Proverbs 25:11 – A word fitly spoken is like apples of gold in a setting of silver

We need to be thoughtful about the words we speak and chose our words carefully. Using the “right words” doesn’t mean that they have to be big $10 words that make you sound like you are the most educated person on earth; the right words and words that are spoken with truth and kindness. 

The Source of Words
Proverbs 15:28 – The heart of the righteous ponders how to answer, but the mouth of the wicked pours out evil things.

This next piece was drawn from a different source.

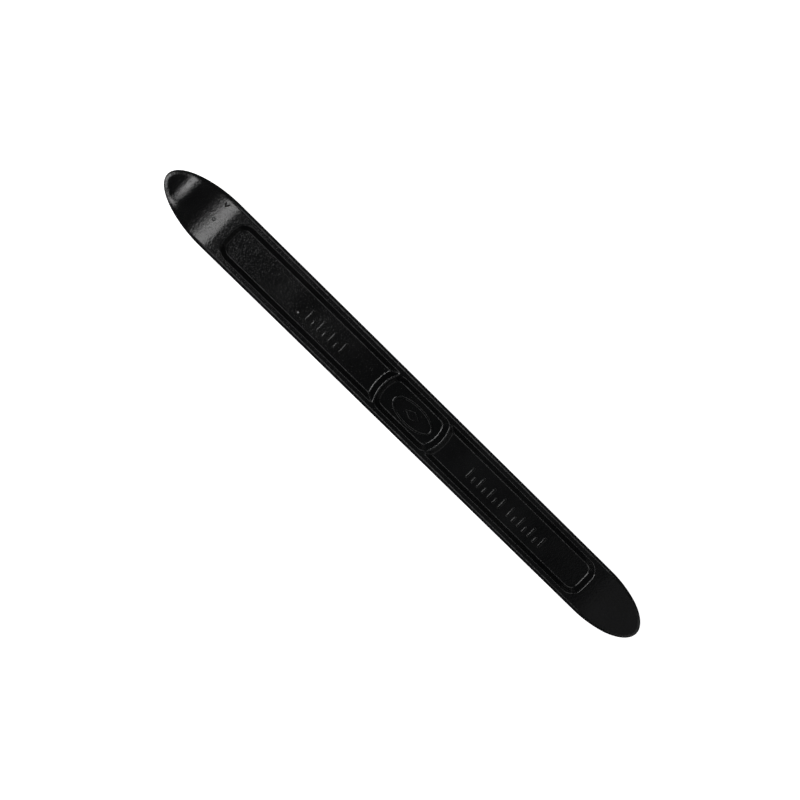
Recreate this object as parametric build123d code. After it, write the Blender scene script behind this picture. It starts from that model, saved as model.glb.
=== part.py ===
from build123d import *
import math
import os

# Tyre lever: one drop forging with an I-section shank, a dropped spoon at the -X end and a
# thin tongue at the +X end. X runs along the lever, Y across it and Z up. The upper face
# carries the raised marks. The origin is under the middle of the lever, level with the
# lowest point of the spoon. All sizes are in millimetres and degrees.

# Overall sizes
LENGTH = 240.0  # tip to tip
WIDTH = 20.4  # across the flanks, which are parallel
THICKNESS = 9.0  # of the shank, from the upper land to the lower one
WEB = 4.6  # left between the upper and lower panels

# Plan shape of the two ends: half ellipses as wide as the shank. Their lengths run from a
# tip to where the flanks become parallel.
SPOON_END_LENGTH = 25.8
TONGUE_END_LENGTH = 24.0

EDGE_RADIUS = 1.0  # all round, where the flanks meet the upper and lower faces
EDGE_SHARE = 0.45  # of the thinner tip, which the edge radius never exceeds

# Rim between the flank and a panel, and the walls that slope down to the panel's floor
RIM = 2.8  # from the outer edge of the lever to the crest of the panel wall
WALL_RUN = 1.9  # width of the sloped wall, seen from above
FLOOR_BLEND = 0.7  # radius where it meets the floor

# Long panels and the centre panel, on both faces
SPOON_LAND = 30.0  # from the spoon's tip to the crest of the nearer long panel's end
TONGUE_LAND = 28.7  # from the tongue's tip to the crest of the nearer long panel's end
PANEL_CORNER = 5.0  # crest radius at the outer corners
CENTRE_LENGTH = 29.2  # crest to crest along the lever, in the middle of the centre panel
CENTRE_CORNER = 3.2  # crest radius at its corners
RIB_BULGE = 2.2  # how far each rib bows away from the centre panel
RIB_CREST = 0.5  # width of the rib's top
CORNER_TRIM = 1.2  # crest radius where a rib meets the sides of a long panel

# Spoon, as tangent arcs that leave the shank's upper face level. Each has the slope at its
# end and its length along the lever; a positive slope falls, a negative one rises.
SPOON_START = 27.7  # from the tip to where the upper face starts to fall
SPOON_TOP = [(9.0, 2.0), (23.0, 6.2), (31.0, 3.4), (30.0, 4.5), (0.0, 6.0)]
SPOON_CURL = -6.0  # slope of the upper face at the very tip
SPOON_THICKNESS = 2.4  # at the foot of the fall, before the dish
SPOON_UNDER_START = 27.0  # from the tip to where the lower face starts to fall
SPOON_UNDER = [(6.7, 12.0), (0.0, 12.0)]  # slopes are scaled to give the spoon its thickness
DISH_FROM_TIP = 8.0  # centre of the shallow dish in the spoon
DISH_RADIUS = 34.0
DISH_DEPTH = 0.45
DISH_PROBE = 0.2  # side of the square on which the height of the undished spoon is taken

# Tongue, whose faces bend away from level and then run to the tip. The slopes are scaled to
# give the tip its thickness.
TONGUE_START = 27.0
TONGUE_BEND = 10.0  # run of the bend
TONGUE_TOP = (9.0, 7.0)  # slope of the upper face after the bend and at the tip
TONGUE_UNDER = (-9.0, -5.5)
TONGUE_TIP = 2.9

# Raised marks: plain bars of two heights that stand on the floors of the upper panels
MARK_HEIGHT = 0.6
MARK_WIDTH = 1.2
MARK_CORNER = 0.3
MARK_TALL = 5.0
MARK_SHORT = 2.8
MARK_PITCH = 2.75
MARK_OFFSET = -0.5  # across the lever, from its centre line to the middle of the tall bars
LEFT_MARKS = (-42.0, 7)  # centre along the lever, and how many bars
INNER_MARKS = (39.2, 7)
OUTER_MARKS = (60.2, 7)

# Emblem of the centre panel: a plain oval ring round a lozenge, as large as the floor allows
EMBLEM_END_GAP = 3.2  # from the ring to the floor's edge at either end, before EMBLEM_PLACE
EMBLEM_SIDE_GAP = 1.2  # from the ring to the floor's edge on either side, before EMBLEM_PLACE
EMBLEM_RING = 1.0
LOZENGE_LENGTH = 7.0
LOZENGE_WIDTH = 3.4
EMBLEM_PLACE = (1.0, -0.5)  # along the lever and across it, from the middle

HALF_LENGTH = LENGTH / 2
HALF_WIDTH = WIDTH / 2
HALF_THICKNESS = THICKNESS / 2
PANEL_DEPTH = (THICKNESS - WEB) / 2
WALL_ANGLE = math.degrees(math.atan2(WALL_RUN, PANEL_DEPTH))
PANEL_HALF_WIDTH = HALF_WIDTH - RIM
EMBLEM_HALF_LENGTH = CENTRE_LENGTH / 2 - WALL_RUN - EMBLEM_END_GAP
EMBLEM_HALF_WIDTH = PANEL_HALF_WIDTH - WALL_RUN - EMBLEM_SIDE_GAP
END_RUN = 1.0  # how far the side profile runs on past a tip, for the plan to cut off


def arcs_outwards(start, side, stages):
    """Tangent arcs from a level start towards +X or -X, one for each slope and run."""
    arcs = []
    point = start
    slope = 0.0
    for end_slope, run in stages:
        rise = math.sin(math.radians(end_slope)) - math.sin(math.radians(slope))
        heading = (side * math.cos(math.radians(slope)), -math.sin(math.radians(slope)))
        turn = side * (slope - end_slope)
        arc = JernArc(start=point, tangent=heading, radius=abs(run / rise), arc_size=turn)
        arcs.append(arc)
        point = arc @ 1
        slope = end_slope
    return arcs


def fall_of(stages):
    """How far a chain of tangent arcs falls over its whole run."""
    total = 0.0
    slope = 0.0
    for end_slope, run in stages:
        start_angle = math.radians(slope)
        end_angle = math.radians(end_slope)
        total += run * math.tan((start_angle + end_angle) / 2)
        slope = end_slope
    return total


def scaled(stages, factor):
    """The same chain of arcs with its slopes scaled."""
    return [(slope * factor, run) for slope, run in stages]


def spoon_under_stages():
    fall = SPOON_THICKNESS - THICKNESS + fall_of(SPOON_TOP)
    return scaled(SPOON_UNDER, fall / fall_of(SPOON_UNDER))


def tongue_stages():
    """The chains of arcs of the tongue's upper and lower faces."""
    runs = (TONGUE_BEND, TONGUE_START - TONGUE_BEND)
    top = list(zip(TONGUE_TOP, runs))
    under = list(zip(TONGUE_UNDER, runs))
    factor = (THICKNESS - TONGUE_TIP) / (fall_of(top) - fall_of(under))
    return scaled(top, factor), scaled(under, factor)


def side_profile():
    """Outline of the lever seen from the side, with the mid-plane of the shank at zero."""
    top_left = (SPOON_START - HALF_LENGTH, HALF_THICKNESS)
    top_right = (HALF_LENGTH - TONGUE_START, HALF_THICKNESS)
    under_left = (SPOON_UNDER_START - HALF_LENGTH, -HALF_THICKNESS)
    under_right = (HALF_LENGTH - TONGUE_START, -HALF_THICKNESS)
    fallen = sum(run for slope, run in SPOON_TOP)
    curl = (SPOON_CURL, SPOON_START - fallen + END_RUN)
    spoon_top = arcs_outwards(top_left, -1, SPOON_TOP + [curl])
    spoon_under = arcs_outwards(under_left, -1, spoon_under_stages())
    top_stages, under_stages = tongue_stages()
    tongue_top = arcs_outwards(top_right, 1, top_stages)
    tongue_under = arcs_outwards(under_right, 1, under_stages)
    spoon_tip = (-HALF_LENGTH - END_RUN, (spoon_under[-1] @ 1).Y)
    lines = [
        Line(top_left, top_right),
        Line(under_left, under_right),
        Line(spoon_under[-1] @ 1, spoon_tip),
        Line(spoon_tip, spoon_top[-1] @ 1),
        Line(tongue_top[-1] @ 1, tongue_under[-1] @ 1),
    ]
    return make_face(Curve() + spoon_top + spoon_under + tongue_top + tongue_under + lines)


def plan_outline():
    """Outline of the lever seen from above: parallel flanks between two half ellipses."""
    left = SPOON_END_LENGTH - HALF_LENGTH
    right = HALF_LENGTH - TONGUE_END_LENGTH
    spoon = EllipticalCenterArc(
        (left, 0), SPOON_END_LENGTH, HALF_WIDTH, start_angle=90, arc_size=180
    )
    tongue = EllipticalCenterArc(
        (right, 0), TONGUE_END_LENGTH, HALF_WIDTH, start_angle=-90, arc_size=180
    )
    upper = Line((left, HALF_WIDTH), (right, HALF_WIDTH))
    lower = Line((left, -HALF_WIDTH), (right, -HALF_WIDTH))
    return make_face(Curve() + [spoon, tongue, upper, lower])


def blank():
    """The forging before its panels: side profile and plan together, with sloped flanks."""
    profile = extrude(Plane.XZ * side_profile(), amount=WIDTH, both=True)
    plan = extrude(plan_outline(), amount=THICKNESS * 2, both=True)
    body = profile & plan
    rim = body.edges().filter_by(Axis.Y, reverse=True).filter_by(Axis.Z, reverse=True)
    return fillet(rim, min(EDGE_RADIUS, EDGE_SHARE * min(SPOON_THICKNESS, TONGUE_TIP)))


def bow(middle, side):
    """Arc across a panel, bowed towards +X or -X by the bulge of a rib."""
    corner = side * (middle - RIB_BULGE)
    return ThreePointArc((corner, -PANEL_HALF_WIDTH), (side * middle, 0), (corner, PANEL_HALF_WIDTH))


def long_panel_outline(end_land):
    """Crest of a long panel on the +X side, whose inner end is hollowed by the bowed rib."""
    inner = CENTRE_LENGTH / 2 + RIB_CREST
    outer = HALF_LENGTH - end_land
    rib_end = inner - RIB_BULGE
    upper = Line((rib_end, PANEL_HALF_WIDTH), (outer, PANEL_HALF_WIDTH))
    end = Line((outer, PANEL_HALF_WIDTH), (outer, -PANEL_HALF_WIDTH))
    lower = Line((outer, -PANEL_HALF_WIDTH), (rib_end, -PANEL_HALF_WIDTH))
    panel = make_face(Curve() + [bow(inner, 1), upper, end, lower])
    corners = panel.vertices().group_by(Axis.X)
    panel = fillet(corners[-1], PANEL_CORNER)
    return fillet(panel.vertices().group_by(Axis.X)[0], CORNER_TRIM)


def centre_panel_outline():
    """Crest of the centre panel, with an end bowed outwards on each side."""
    half = CENTRE_LENGTH / 2
    corner = half - RIB_BULGE
    upper = Line((-corner, PANEL_HALF_WIDTH), (corner, PANEL_HALF_WIDTH))
    lower = Line((-corner, -PANEL_HALF_WIDTH), (corner, -PANEL_HALF_WIDTH))
    panel = make_face(Curve() + [bow(half, -1), upper, bow(half, 1), lower])
    return fillet(panel.vertices(), CENTRE_CORNER)


def panel_cuts():
    """Hollows of all the panels: a long one at each end and one in the middle, on each face."""
    outlines = [
        long_panel_outline(TONGUE_LAND),
        mirror(long_panel_outline(SPOON_LAND), Plane.YZ),
        centre_panel_outline(),
    ]
    cuts = []
    for outline in outlines:
        upper = extrude(Pos(0, 0, HALF_THICKNESS) * outline, amount=-PANEL_DEPTH, taper=WALL_ANGLE)
        floor = upper.faces().sort_by(Axis.Z)[0]
        upper = fillet(floor.edges(), FLOOR_BLEND)
        cuts.append(upper)
        cuts.append(mirror(upper, Plane.XY))
    return cuts


def spoon_dish(body):
    """Ball that presses the shallow dish into the upper face of the spoon."""
    along = DISH_FROM_TIP - HALF_LENGTH
    probe = Pos(along, 0, 0) * Box(DISH_PROBE, DISH_PROBE, THICKNESS * 3)
    surface = (body & probe).bounding_box().max.Z
    return Pos(along, 0, surface + DISH_RADIUS - DISH_DEPTH) * Sphere(DISH_RADIUS)


def lever_forging():
    body = blank()
    body = body - spoon_dish(body)
    for cut in panel_cuts():
        body = body - cut
    return body


def bar(along, height, base):
    """One raised bar whose foot is in line with its neighbours' feet."""
    foot = MARK_OFFSET - MARK_TALL / 2
    face = Pos(along, foot + height / 2) * RectangleRounded(MARK_WIDTH, height, MARK_CORNER)
    return extrude(Pos(0, 0, base) * face, amount=MARK_HEIGHT)


def mark_row(centre, count, base):
    """A row of bars, tall and short by turns, starting and ending with a tall one."""
    bars = []
    for index in range(count):
        along = centre + (index - (count - 1) / 2) * MARK_PITCH
        height = MARK_TALL if index % 2 == 0 else MARK_SHORT
        bars.append(bar(along, height, base))
    return Compound(children=bars)


def centre_emblem(base):
    """A plain oval ring with a lozenge in the middle of it."""
    ring = Ellipse(EMBLEM_HALF_LENGTH, EMBLEM_HALF_WIDTH)
    ring -= Ellipse(EMBLEM_HALF_LENGTH - EMBLEM_RING, EMBLEM_HALF_WIDTH - EMBLEM_RING)
    half_length = LOZENGE_LENGTH / 2
    half_width = LOZENGE_WIDTH / 2
    corners = [(half_length, 0), (0, half_width), (-half_length, 0), (0, -half_width)]
    lozenge = make_face(Polyline(corners, close=True))
    place = Pos(*EMBLEM_PLACE, base)
    solids = [extrude(place * face, amount=MARK_HEIGHT) for face in (ring, lozenge)]
    return Compound(children=solids)


def main():
    forging = lever_forging()
    lowest = forging.bounding_box().min.Z
    floor = WEB / 2 - lowest
    nodes = {
        "lever_forging": Pos(0, 0, -lowest) * forging,
        "left_marks": mark_row(*LEFT_MARKS, floor),
        "right_inner_marks": mark_row(*INNER_MARKS, floor),
        "right_outer_marks": mark_row(*OUTER_MARKS, floor),
        "centre_emblem": centre_emblem(floor),
    }
    os.makedirs("parts", exist_ok=True)
    for name, shape in nodes.items():
        export_step(shape, f"parts/{name}.step")


main()
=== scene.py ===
import math

import bmesh
import bpy
from bpy.props import FloatProperty, FloatVectorProperty, IntProperty, PointerProperty
from mathutils import Matrix, Vector


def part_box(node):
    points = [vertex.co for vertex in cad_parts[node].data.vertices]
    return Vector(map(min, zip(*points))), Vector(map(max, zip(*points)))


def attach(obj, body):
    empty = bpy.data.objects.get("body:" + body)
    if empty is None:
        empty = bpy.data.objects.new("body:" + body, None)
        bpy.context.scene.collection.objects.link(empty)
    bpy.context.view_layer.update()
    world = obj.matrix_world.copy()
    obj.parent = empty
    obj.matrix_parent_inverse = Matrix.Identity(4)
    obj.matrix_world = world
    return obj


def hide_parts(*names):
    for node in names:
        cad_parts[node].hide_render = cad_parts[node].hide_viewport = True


bl_info = {
    "name": "Tyre Lever",
    "version": (1, 0, 0),
    "blender": (4, 5, 0),
    "location": "3D View > Sidebar > Tyre Lever",
    "description": "Builds a painted tyre lever forging, its raised marks and a plain stage",
    "category": "Object",
}

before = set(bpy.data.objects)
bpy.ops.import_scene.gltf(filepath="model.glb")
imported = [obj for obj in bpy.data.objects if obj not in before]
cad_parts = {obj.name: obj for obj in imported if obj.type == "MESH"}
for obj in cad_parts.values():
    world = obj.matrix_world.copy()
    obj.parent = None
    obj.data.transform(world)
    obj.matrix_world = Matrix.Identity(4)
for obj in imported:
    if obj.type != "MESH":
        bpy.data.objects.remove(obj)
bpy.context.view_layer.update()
LOW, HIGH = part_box("lever_forging")
BODY = "root"
MM = 0.001

LENGTH = HIGH.x - LOW.x
WIDTH = HIGH.y - LOW.y
HALF_LENGTH = LENGTH / 2
HALF_WIDTH = WIDTH / 2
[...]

Do you think before you speak? I know I REALLY struggle with that. I have a huge problem just saying the first thing that pops into my mouth without thinking about the consequences of the things I say. Just because we think/feel something, doesn’t necessarily mean we have to say it. I don’t think most of us would ever intentionally speak words to wound the people we love, but we all do it – too often I think, because we don’t think about our words before we speak them.

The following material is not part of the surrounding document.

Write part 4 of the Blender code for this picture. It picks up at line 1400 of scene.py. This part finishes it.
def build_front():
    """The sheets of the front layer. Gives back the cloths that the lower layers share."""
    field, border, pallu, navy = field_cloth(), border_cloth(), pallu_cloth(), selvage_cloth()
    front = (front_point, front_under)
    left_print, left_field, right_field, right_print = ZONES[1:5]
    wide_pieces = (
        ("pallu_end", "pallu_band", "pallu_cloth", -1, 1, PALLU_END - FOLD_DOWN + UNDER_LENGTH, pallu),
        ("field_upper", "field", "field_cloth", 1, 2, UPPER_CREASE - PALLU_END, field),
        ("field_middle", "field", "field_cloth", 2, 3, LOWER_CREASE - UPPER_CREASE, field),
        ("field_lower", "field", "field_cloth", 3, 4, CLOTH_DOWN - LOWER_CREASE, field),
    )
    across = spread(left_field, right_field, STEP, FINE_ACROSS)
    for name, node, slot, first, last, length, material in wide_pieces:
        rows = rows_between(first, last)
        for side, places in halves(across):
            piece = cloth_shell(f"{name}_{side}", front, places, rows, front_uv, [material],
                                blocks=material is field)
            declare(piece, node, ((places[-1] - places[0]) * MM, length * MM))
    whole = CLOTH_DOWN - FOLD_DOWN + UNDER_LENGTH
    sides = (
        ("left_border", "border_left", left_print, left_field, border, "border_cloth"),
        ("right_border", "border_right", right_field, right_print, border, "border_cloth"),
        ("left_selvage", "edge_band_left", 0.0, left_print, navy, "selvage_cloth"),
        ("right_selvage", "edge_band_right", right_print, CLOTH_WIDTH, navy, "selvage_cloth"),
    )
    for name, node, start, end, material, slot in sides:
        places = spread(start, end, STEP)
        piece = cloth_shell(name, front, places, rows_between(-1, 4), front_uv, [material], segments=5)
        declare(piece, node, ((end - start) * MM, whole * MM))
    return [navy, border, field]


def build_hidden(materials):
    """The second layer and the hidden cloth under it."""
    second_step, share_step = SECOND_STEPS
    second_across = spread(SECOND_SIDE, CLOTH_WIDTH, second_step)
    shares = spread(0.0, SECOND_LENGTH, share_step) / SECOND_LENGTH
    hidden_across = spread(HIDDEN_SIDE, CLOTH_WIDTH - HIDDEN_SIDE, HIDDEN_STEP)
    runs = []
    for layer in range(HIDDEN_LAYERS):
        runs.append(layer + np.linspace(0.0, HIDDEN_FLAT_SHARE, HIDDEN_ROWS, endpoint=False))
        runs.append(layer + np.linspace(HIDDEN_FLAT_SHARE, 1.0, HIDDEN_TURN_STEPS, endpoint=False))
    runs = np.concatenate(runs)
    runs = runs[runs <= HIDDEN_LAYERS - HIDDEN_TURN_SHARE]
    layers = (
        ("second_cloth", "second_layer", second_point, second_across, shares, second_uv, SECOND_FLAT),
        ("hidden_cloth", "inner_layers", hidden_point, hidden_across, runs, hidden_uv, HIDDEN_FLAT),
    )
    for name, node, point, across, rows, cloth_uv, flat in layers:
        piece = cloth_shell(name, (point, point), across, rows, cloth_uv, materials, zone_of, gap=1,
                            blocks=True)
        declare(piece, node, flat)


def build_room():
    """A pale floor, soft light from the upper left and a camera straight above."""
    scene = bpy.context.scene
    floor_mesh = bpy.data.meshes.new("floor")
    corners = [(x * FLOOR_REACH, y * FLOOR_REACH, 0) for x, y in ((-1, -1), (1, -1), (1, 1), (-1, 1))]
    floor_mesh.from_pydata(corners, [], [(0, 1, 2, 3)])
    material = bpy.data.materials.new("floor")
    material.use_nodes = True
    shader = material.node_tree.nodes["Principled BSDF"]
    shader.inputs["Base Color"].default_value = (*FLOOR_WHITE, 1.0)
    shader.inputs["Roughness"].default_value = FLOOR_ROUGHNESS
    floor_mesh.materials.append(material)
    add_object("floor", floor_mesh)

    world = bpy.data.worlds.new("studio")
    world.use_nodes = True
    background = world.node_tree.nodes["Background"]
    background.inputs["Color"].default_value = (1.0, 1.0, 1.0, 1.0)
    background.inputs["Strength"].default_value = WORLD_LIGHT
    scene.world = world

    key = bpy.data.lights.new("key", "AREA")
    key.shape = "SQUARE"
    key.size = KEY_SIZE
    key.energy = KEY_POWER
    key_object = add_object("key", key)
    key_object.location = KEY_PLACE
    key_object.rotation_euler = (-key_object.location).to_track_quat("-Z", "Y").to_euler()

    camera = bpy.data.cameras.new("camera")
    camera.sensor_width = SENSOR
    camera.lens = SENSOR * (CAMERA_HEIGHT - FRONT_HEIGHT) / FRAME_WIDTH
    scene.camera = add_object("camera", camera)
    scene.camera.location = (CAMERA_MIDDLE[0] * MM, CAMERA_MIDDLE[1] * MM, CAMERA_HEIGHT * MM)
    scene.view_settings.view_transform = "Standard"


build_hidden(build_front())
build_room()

Proverbs 4:23 – Keep your heart with all vigilance, for from it flow the springs of life.

The righteous man who’s guarding his heart recognizes that he is sinful to the core, and that all the things that originate in his heart don’t need to be spoken. (I wish I had taken more notes during the sermon about this section.)



When we consider the words we use, we need to think, do we really understand The Word?

John 1:1-3 – In the beginning was the Word, and the Word was with God, and the Word was God. He was in the beginning with God. All things were made through him, and without him was not anything made that was made.

Do we understand that Jesus came to the earth speaking the truth with kindness in his words? He spoke the truth of God, grace, love, and hope. He spoke those words with gentleness and kindness because He loves us more than we can ever imagine. Glorious!